Stop avoiding the bottom of your reps
Published May 2, 2026
The gym is full of people cutting their reps short. Usually, it happens at the bottom of a movement, which is undeniably the hardest part of the lift. For decades, coaches like me preached that a strict, full range of motion was the only acceptable way to build real size and strength. But recent sports science literature has completely flipped how we view rep execution. We now know that if you have to choose where to spend your energy during a set, the stretched position of the muscle is where the actual growth happens. Training at long muscle lengths is proving to be the most potent trigger for hypertrophy we have.
Look at the data.
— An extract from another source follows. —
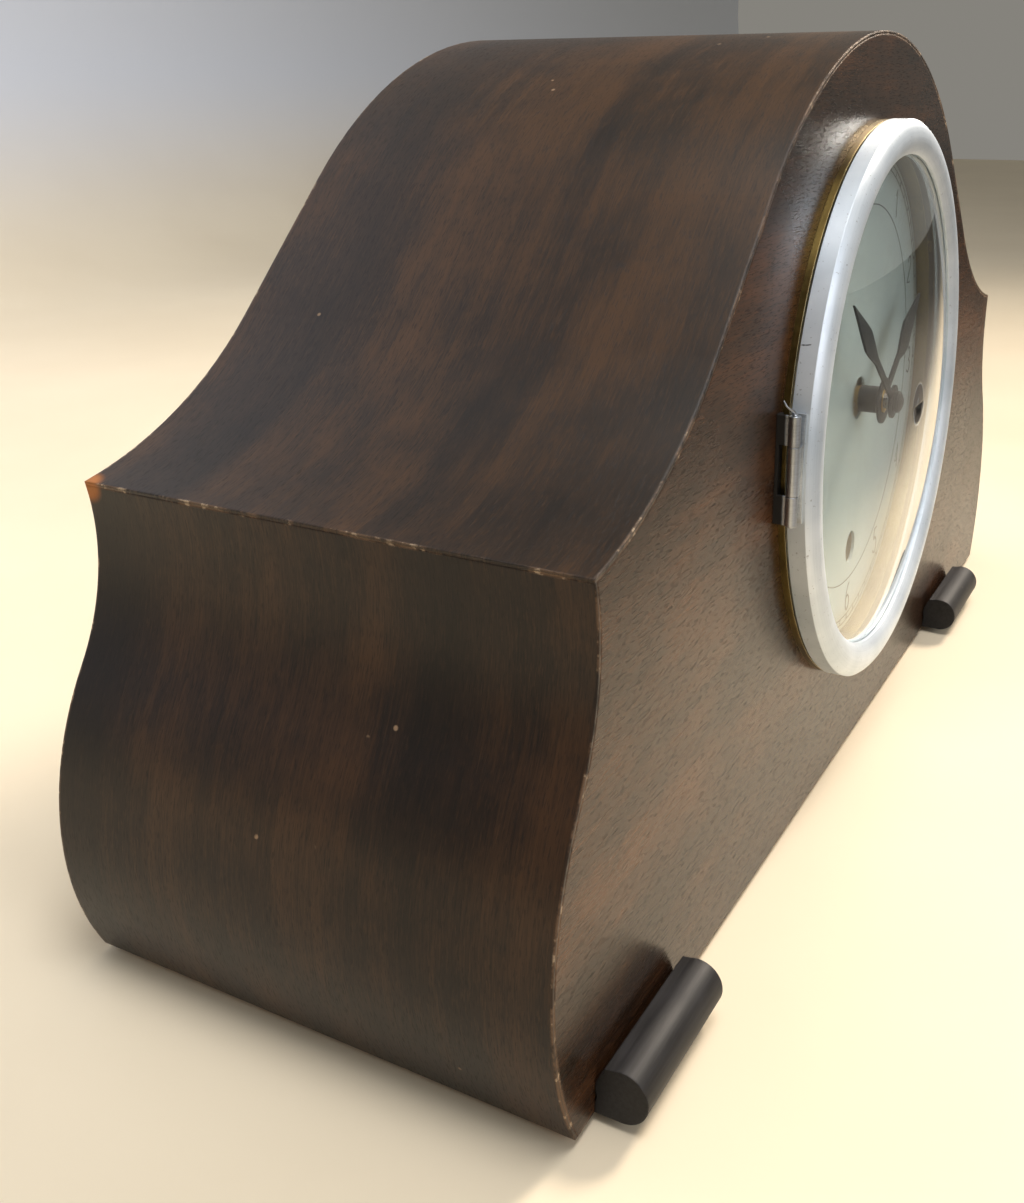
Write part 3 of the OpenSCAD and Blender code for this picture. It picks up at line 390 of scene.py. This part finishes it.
def satin_silver(name):
    """Silvered brass turned on a lathe: fine marks round the dial centre and faint stains."""
    look = Look(name, Metallic=0.5)
    x, z, radius = look.round_the_dial()
    turned = {0: look.times(radius, 2600), 1: look.times(x, 18), 2: look.times(z, 18)}
    marks = look.noise(look.add("ShaderNodeCombineXYZ", turned).outputs[0], 1.0, detail=2, rough=0.6)
    cloud = look.noise(look.place, 38, detail=4, rough=0.55)
    colour = look.ramp(look.plus(look.times(cloud, 0.8), look.times(marks, 0.2)),
                       (0.3, tint("#c6d2dc")), (0.65, tint("#edf5fc")))
    freckles = look.remap(look.noise(look.place, 1300, detail=2), 0.67, 0.74)
    colour = look.blend(look.times(freckles, 0.35), colour, tint("#4b463f"))
    crack = crack_mask(look, *BEZEL_CRACK)
    look.use("Base Color", look.blend(crack, colour, tint("#0c0b0a")))
    look.use("Roughness", look.plus(0.36, look.plus(look.times(cloud, 0.12), look.times(marks, 0.06))))
    look.bump(marks, 0.008 * MM, 0.5, look.round_edge(0.25 * MM, 4))
    return look.material


# ---- dial, hands and glass ----


def dial_paint(name):
    """Silvered cream dial with age blooms and a darker rim."""
    look = Look(name, Metallic=0.4, Coat_Weight=0.2, Coat_Roughness=0.2)
    cloud = look.noise(look.place, 28, detail=5, rough=0.6)
    colour = look.ramp(cloud, (0.3, tint("#a9b5b3")), (0.7, tint("#c0cbc8")))
    blooms = look.remap(look.noise(look.place, 110, detail=5, rough=0.65), 0.52, 0.75)
    colour = look.blend(look.times(blooms, 0.25), colour, tint("#8f8d78"))
    radius = look.round_the_dial()[2]
    rim = look.remap(radius, 60 * MM, 67 * MM)
    colour = look.blend(look.times(rim, 0.35), colour, tint("#7d785f"))
    spotted = look.remap(look.noise(look.place, 60, detail=2), 0.6, 0.64)
    spots = look.specks(260, 0.03, 0.09, spotted)
    colour = look.blend(look.times(spots, 0.6), colour, tint("#5c533d"))
    look.use("Base Color", colour)
    look.use("Roughness", look.plus(0.34, look.times(cloud, 0.14)))
    look.bump(look.noise(look.place, 1800, detail=2), 0.01 * MM, 0.4)
    return look.material


def lacquer_black(name):
    """Black lacquer on steel, dulled and rubbed on its edges."""
    look = Look(name, Coat_Weight=0.1, Coat_Roughness=0.3, Specular_IOR_Level=0.25)
    cloud = look.noise(look.place, 180, detail=4)
    colour = look.ramp(cloud, (0.3, tint("#0b0c0e")), (0.7, tint("#1d2025")))
    edge = look.edge_mask(look.round_edge(0.15 * MM, 4))
    look.use("Base Color", look.blend(look.times(edge, 0.35), colour, tint("#5d5f62")))
    look.use("Roughness", look.plus(0.38, look.times(cloud, 0.2)))
    look.bump(look.noise(look.place, 2500), 0.005 * MM, 0.4)
    return look.material


def clear_glass(name):
    """Clear glass with faint smears. Shadow rays pass straight through it, so lamps reach the dial."""
    look = Look(name, Transmission_Weight=1.0, IOR=1.5)
    look.use("Base Color", tint("#f4f9f7"))
    smears = look.noise(look.mapped((30, 30, 12)), detail=5, rough=0.6, twist=0.5)
    look.use("Roughness", look.remap(smears, 0.5, 0.8, 0.0, 0.08))
    look.bump(look.noise(look.place, 22, detail=1), 0.05 * MM, 0.3)
    clear = look.add("ShaderNodeBsdfTransparent").outputs[0]
    lamp_ray = look.add("ShaderNodeLightPath").outputs["Is Shadow Ray"]
    mix = look.add("ShaderNodeMixShader", {0: lamp_ray, 1: look.shader.outputs[0], 2: clear})
    look.feed(look.output.inputs["Surface"], mix.outputs[0])
    return look.material


def felt(name):
    """Black felt with short lint."""
    look = Look(name, Sheen_Weight=0.6, Sheen_Roughness=0.5)
    lint = look.noise(look.place, 2600, detail=3, rough=0.7)
    look.use("Base Color", look.ramp(lint, (0.3, tint("#141312")), (0.7, tint("#393632"))))
    look.use("Roughness", look.remap(lint, 0.2, 0.8, 0.8, 1.0))
    look.bump(lint, 0.15 * MM, 0.9)
    return look.material


def on_face(x, z, proud=0.0):
    """The point at x and z from the dial's centre, in millimetres, this far in front of the face."""
    return Vector((DIAL_CENTRE.x + x * MM, FRONT_Y - proud * MM, DIAL_CENTRE.z + z * MM))


# Hairlines in the front veneer and across the bezel's side wall, and half their width
VENEER_CRACK = (on_face(-90.5, 60.0), on_face(-70.0, 59.4), 0.25 * MM)
BEZEL_CRACK = (on_face(-70.9, 27.7, 2.0), on_face(-70.9, 28.0, 5.2), 0.22 * MM)

LOOKS = {
    "top_veneer": veneer("top_veneer", 1, 1.0, "#1d150e", "#2d2015", "#4a321c", 0.29, 0.46),
    "end_veneer": veneer("end_veneer", 1, 2.0, "#150f0a", "#22170f", "#3e2918", 0.30, 0.32),
    "front_veneer": veneer("front_veneer", 2, 3.0, "#20150d", "#352215", "#5a381f", 0.22, 0.24,
                           VENEER_CRACK),
    "carcass_wood": plain_wood("carcass_wood", 2, 4.0, "#7a5836", "#b48c5e", 0.55),
    "back_wood": plain_wood("back_wood", 0, 5.0, "#2e1b11", "#5b3a24", 0.42, 0.2, "#8c6a48"),
    "ebonised_wood": ebonised("ebonised_wood"),
    "pad_felt": felt("pad_felt"),
    "silver_metal": satin_silver("silver_metal"),
    # The hinge is painted dark within 2.2 mm of the case's face, as painted shade
    "hinge_silver_with_painted_shade": metal("hinge_silver_with_painted_shade", "#e4e9ee", "#aeb4b9", 0.26, (300, 300, 2200), 0.4,
                          painted_shade_depth=2.2 * MM),
    "aged_brass": metal("aged_brass", "#7d6a3c", "#4a3d22", 0.30, tarnish=0.6, arris="#d8c493"),
    "brass": metal("brass", "#b59a62", "#7f6638", 0.27),
    "plate_brass": metal("plate_brass", "#cfae6b", "#a98646", 0.28, (60, 900, 1600), 0.25),
    "steel": metal("steel", "#b9bbbd", "#85878a", 0.20, (1500, 1500, 200), 0.3, "#3b2f26"),
    "blued_steel": lacquer_black("blued_steel"),
    "dial": dial_paint("dial"),
    "dial_ink": lacquer_black("dial_ink"),
    "glass": clear_glass("glass"),
}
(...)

A major systematic review examined partial versus full range of motion training and found that partial reps performed exclusively at long muscle lengths promoted greater hypertrophy than a full range of motion (see [1]). Think about the bottom of a dumbbell fly, the deepest part of a Romanian deadlift, or the bottom of a squat. This accelerated growth happens because of a mechanism called stretch-mediated hypertrophy. When a muscle is loaded heavily in its most lengthened state, mechanical tension spikes, triggering a massive signaling cascade for muscle repair. Another pivotal study looking specifically at leg training showed that doing just the bottom half of a leg extension built significantly more quad mass than doing the full, conventional sweep (see [2]).
This does not give you permission to ego-lift with tiny, bouncy reps in the middle of a movement. It means you need to stop avoiding the deep, uncomfortable stretch where the muscle is most vulnerable. If you want to build durable, impressive muscle without dedicating your life to stepping on a bodybuilding stage, you have to embrace that tension. Lower the weight under control, pause for a split second when the muscle is fully elongated, and drive out of the hole. When you start logging your progressive overload in /fitness, focus on the weight you can control through that deep stretch, not just the absolute maximum load you can budge. Do the work where it counts, recover properly, and the size will follow.
References (model-cited)
[1] Wolf M, et al. Partial Vs Full Range of Motion Resistance Training: A Systematic Review and Meta-Analysis. International Journal of Strength and Conditioning, 2023.
[2] Pedrosa GF, et al. Partial range of motion training elicits favorable improvements in muscular adaptations when carried out at long muscle lengths. European Journal of Sport Science, 2022.